If you’re going to do yoga at home, it might help to get a feel for a ‘typical’ session, although your sessions should always be tailored specifically for YOU. The following yoga session is based upon the particularly gentle form called Sivananda yoga and is suitable for complete beginners as well as for more experienced yoga practitioners.
Remember to take extra care if you suffer from any injury or lower back pain, consulting a health professional if necessary before you undertake these exercises.
The Cleansing Breath
This exercise is also known as Kapalabhati which means ‘shining skull’ and it is designed to cleanse the respiratory system, feed oxygen to the lungs and drain the sinuses.
It also eliminates excess carbon dioxide from the body, purifying the blood and increasing prana. This, in turn, invigorates the mind, strengthens the abdominal muscles and massages the major organs.
☀ Sit tall and comfortably with your back as straight as possible. Try to relax your abdominal muscles as you breathe freely.
☀ Inhale gently through the nose, allowing your lungs and abdomen to expand. It may help to imagine both of these as balloons filling with air.
☀ Now exhale sharply through your nose, pulling in your abdominal muscles as you do so and pushing the air out of your lungs.
☀ Do this 10 times and then rest.
☀ Practice this morning and evening. Start by exhaling once per second, building up so that you are exhaling twice per second and increasing from 10 breaths to 20 and then 30 and so on until you can perform 120 exhalations in each session. Don’t worry if this takes some practice!
Alternate Nostril Breathing
This exercise strengthens and purifies the lungs while also increasing prana intake.
☀ Sit tall and as straight as possible on the floor and breathe freely. Curl the index and middle finger of your right hand into your palm so that you can use your thumb and fourth finger either side of your nose to close each nostril in turn.
☀ Breathe in through both nostrils.
☀ Using your right hand as described in step one, close your right nostril with your right thumb and breathe out through your left nostril on a count of four.
☀ Now breathe in through your left nostril on a count of four.
☀ Close your left nostril with the fourth finger of your right hand, breathing out through your right nostril to a count of four.
☀ Breathe in through the right nostril to a count of four.
☀ Close the right nostril and breathe out through the left nostril to a count of four.
☀ Breathe in through the left nostril to a count of four.
☀ Release your right nostril and exhale on a long, slow out-breath.
☀ It can take some time to get used to this breathing technique but persevere and try to build up the length and depth of the inhalations and the exhalations.
A Complete Yoga Sequence
This sequence consists of 12 movements which can be practiced by anyone of any age.
Perform them once through at first, building up until you can do them 15 times in five minutes.
☀ Stand tall in the Mountain posture, Tadasana, you learned in the warm-up section, with your feet together. Inhale deeply, exhale and place your hands in prayer position at chest height.

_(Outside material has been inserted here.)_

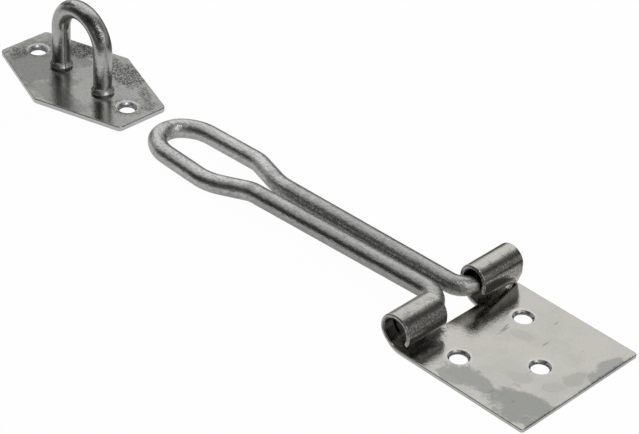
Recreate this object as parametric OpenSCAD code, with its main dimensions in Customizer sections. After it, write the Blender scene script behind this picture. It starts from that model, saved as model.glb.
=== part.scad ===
// Wire hasp: a hinge plate rolled into two knuckles, a bent wire arm that turns in them,
// and a separate staple plate with a riveted staple.
// The origin lies on the hinge plate's back face, midway between the hinge axis and the back edge.
// +Z points away from the mounting surface, the knuckles lie along Y, the arm reaches towards -X.
// The knuckle at -Y is called the near one and the knuckle at +Y the far one.

/* [Hinge plate] */
// Width of the hinge plate along its knuckles
plate_w = 57; // [52:0.5:80]
// Distance from the hinge axis to the back edge of the plate
plate_reach = 55; // [48:0.5:100]
// Thickness of the sheet that plate and knuckles are made of
sheet_t = 1.5; // [1:0.1:2]
// Radius of the plate's two back corners
plate_corner_r = 1.2; // [0.6:0.1:6]
// Distance from the hinge axis to the edge of the sheet between the knuckles
slot_setback = 3.2; // [2.9:0.1:3.5]
// Rounding of the blanked edges of both plates
blank_edge_r = 0.4; // [0.1:0.05:0.45]

/* [Knuckles] */
// Width of the near knuckle
near_knuckle_w = 18.3; // [14:0.1:19]
// Width of the far knuckle
far_knuckle_w = 19.3; // [14:0.1:20]
// Middle radius of the bend that lifts the sheet off the mounting surface
lift_r = 8; // [6:0.5:10]
// Turn of that bend
lift_turn = 41; // [36:1:46]
// Clear height under the wire's journals, above the plate's face
journal_lift = 2.8; // [2.2:0.1:4]
// Slack round the journal in the near knuckle, on the radius
near_slack = 1.2; // [1.2:0.1:1.6]
// Slack round the journal under the far knuckle's roof, on the radius
far_slack = 0.5; // [0.4:0.05:0.7]
// Distance by which the rolled sheet's centre lies behind the journals
roll_setback = 0.55; // [0.4:0.05:0.7]
// Distance by which the rolled sheet's centre lies above the journals
roll_rise = 0.15; // [0:0.05:0.5]
// Straight rise of the far knuckle's wall before its roof
far_wall_rise = 1.4; // [0:0.1:3]
// Straight stretch of the near knuckle's sheet, below its roof
near_tail = 1.1; // [0.5:0.1:2]
// Middle radius of the bend that tucks the near knuckle's end in
near_tuck_r = 3; // [2:0.5:6]
// Turn of that bend
near_tuck_turn = 35; // [10:1:40]
// Straight stretch of the far knuckle's sheet, below its roof
far_tail = 2.4; // [1.5:0.1:2.8]
// Middle radius of the bend that tucks the far knuckle's end in
far_tuck_r = 4; // [2:0.5:6]
// Turn of that bend
far_tuck_turn = 18; // [5:1:25]
// Gap between the plate and the far knuckle's end at its outer corner
tail_gap_outer = 0.45; // [0.4:0.05:2]
// Gap between the plate and the far knuckle's end at its inner corner
tail_gap_inner = 4.9; // [2:0.1:5.5]

/* [Screw holes] */
// Diameter of the hinge plate's screw holes
screw_d = 6.2; // [4:0.1:7]
// Diameter of their countersunk rim
screw_rim_d = 7.5; // [7.1:0.1:8.5]
// Distance between the two front screw holes
front_pitch = 31.5; // [24:0.5:36]
// Distance from the back edge to the two front screw holes
front_inset = 37.35; // [30:0.05:40]
// Distance from the back edge to the single rear screw hole
rear_inset = 16.7; // [8:0.1:24]
// Diameter of the shallow dish that the punch leaves round each hole
screw_dish_d = 9.6; // [8.6:0.1:11]
// Depth of that dish
screw_dish_depth = 0.08; // [0.02:0.01:0.2]
// Offset of the three holes from the middle of the plate
hole_offset = -0.4; // [-2:0.1:2]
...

☀ On a long inhalation, stretch your arms up over your head, arching your spine so you are leaning backwards and gazing up.
☀ On your exhalation, fold into a forward bend with your head leading, hands placed either side of your feet.

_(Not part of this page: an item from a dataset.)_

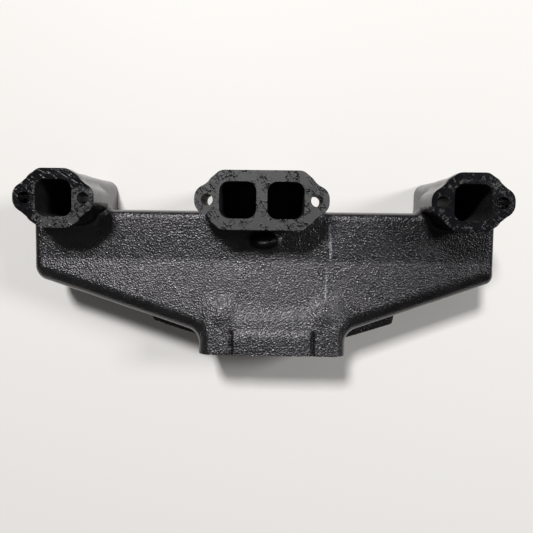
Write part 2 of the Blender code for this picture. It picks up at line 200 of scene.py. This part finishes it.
def fillet_corners(corners, steps=5):
    """Round the corners of an open chain; each corner is (x, y, radius)."""
    chain = [np.array(corners[0][:2])]
    for before, here, after in zip(corners, corners[1:], corners[2:]):
        p, a, b = (np.array(c[:2], float) for c in (here, before, after))
        ua, ub = (a - p) / np.linalg.norm(a - p), (b - p) / np.linalg.norm(b - p)
        half = math.acos(max(-1.0, min(1.0, float(ua @ ub)))) / 2.0
        reach = here[2] / math.tan(half)
        middle = p + (ua + ub) / np.linalg.norm(ua + ub) * here[2] / math.sin(half)
        start, end = p + ua * reach, p + ub * reach
        for k in range(steps + 1):
            arm = (start - middle) * (1 - k / steps) + (end - middle) * (k / steps)
            chain.append(middle + arm / np.linalg.norm(arm) * here[2])
    chain.append(np.array(corners[-1][:2]))
    return np.array(chain)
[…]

☀ Inhale and stretch your left foot backwards, placing the left knee on the floor. Look up without straining the neck or chin.

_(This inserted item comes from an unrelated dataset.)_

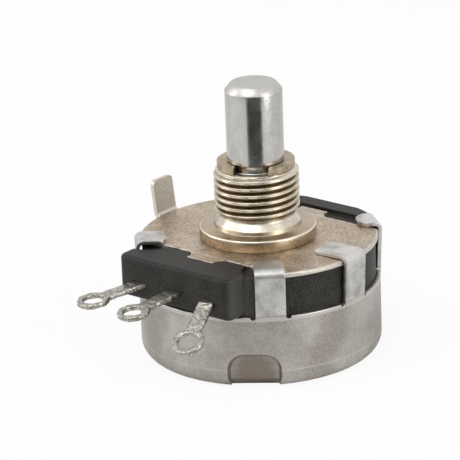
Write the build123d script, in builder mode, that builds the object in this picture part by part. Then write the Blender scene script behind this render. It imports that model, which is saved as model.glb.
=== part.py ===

☀ Now bring your right leg back and, holding your breath, extend into a push-up position with both legs straight and in line from shoulders to hips to heels, balancing on your curled-in toes.
☀ Exhale and drop your knees to the floor, lowering your chest to the floor between your hands as you bend your arms. Drop your chin or forehead to the floor, depending on what feels more comfortable for you. Do not strain your neck.
☀ On an inhalation, slide forwards, push up on your hands and arms so that they are nearly straight and arch your spine into Cobra posture, looking up. Your legs and feet remain stretched out on the floor, toes pointed.
☀ On an exhalation, push your hips up and back so that you form the downward facing triangular shape known as downward dog. Your legs should be as straight as possible and you should be gazing at the floor.
Try to stretch your heels down so that your feet are flat on the floor although you may find this difficult at first. Do not force this stretch.
☀ Inhale and slide your right foot forwards, bending it at the knee and placing it between your hands. Drop your left knee to the floor with the left leg still stretching back. Look up without straining chin or neck.
☀ Exhale and move the left foot forward to join the right foot. Fold yourself over your bent knees and straighten into a standing forward bend, head to knees.
☀ Inhale and stretch your arms, swinging them so you come back to standing with arms stretched backwards, back arched and gaze upwards as you did in step two.
☀ Exhale and let your arms fall gently to your sides. Relax.
This sequence tones and strengthens your entire system. By synchronizing your breath with your movements, you exercise all your muscles while improving blood flow and gently increasing heart rate.
Practice the Corpse pose as you were taught in the warm-up sequence. This eases out body and mind as you assimilate the benefits of your asana practice. You may like to add a mantra while relaxing and can choose from one of the suggestions given earlier in this book.